Comparing the two trajectories is instructive. America’s War on Terror began with fury, expanded into hubris, and ended in exhaustion. Afghanistan was abandoned to the Taliban in 2021; Iraq remains fractured; trillions were wasted. India’s war on terror was slower, more painful, but more sustainable. It avoided regime-change fantasies, resisted expeditionary overreach, and balanced diplomacy with deterrence. If America’s story is one of decline through overextension, India’s is one of gradual empowerment through restraint and selective assertion. Samuel Huntington once warned of a clash of civilizations. The Indian experience suggests otherwise: it is not civilizations that clash, but barbarism that assaults civilization repeatedly. Civilizations endure by adapting, balancing patience with punishment, values with power. The U.S. sought dominion abroad; India anchored in dharma at home.

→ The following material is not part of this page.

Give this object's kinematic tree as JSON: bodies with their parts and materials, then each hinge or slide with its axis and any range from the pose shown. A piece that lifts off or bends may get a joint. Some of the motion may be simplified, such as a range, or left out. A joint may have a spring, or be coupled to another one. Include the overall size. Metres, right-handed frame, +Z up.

From Kabul to Kashmir, the arc of the War on Terror reveals the limits of American power and the persistence of Indian resilience. The U.S. began with vengeance but faltered in vision. India endured wounds but crafted a doctrine. In the final reckoning, the war on terror is not won by firepower alone. It is won by meaning, narrative, and civilizational continuity. Operation Sindoor symbolizes this truth. India, unlike America, does not seek to remake the world. It seeks to protect its civilization, punish aggression, and assert that terror cannot dictate destiny. From Parliament 2001 to Pahalgam 2025, India has absorbed poison and yet stood upright—like Mahadev himself.

Thus, the final chapter of the War on Terror will not be written in Washington’s war rooms or Baghdad’s ruins, but in Delhi’s choices. Choices that balance restraint with resolve, dharma with deterrence, and the Trishul with the Rudraksha. That is why Delhi, not Washington, writes the epilogue to this long, tragic, and unfinished war.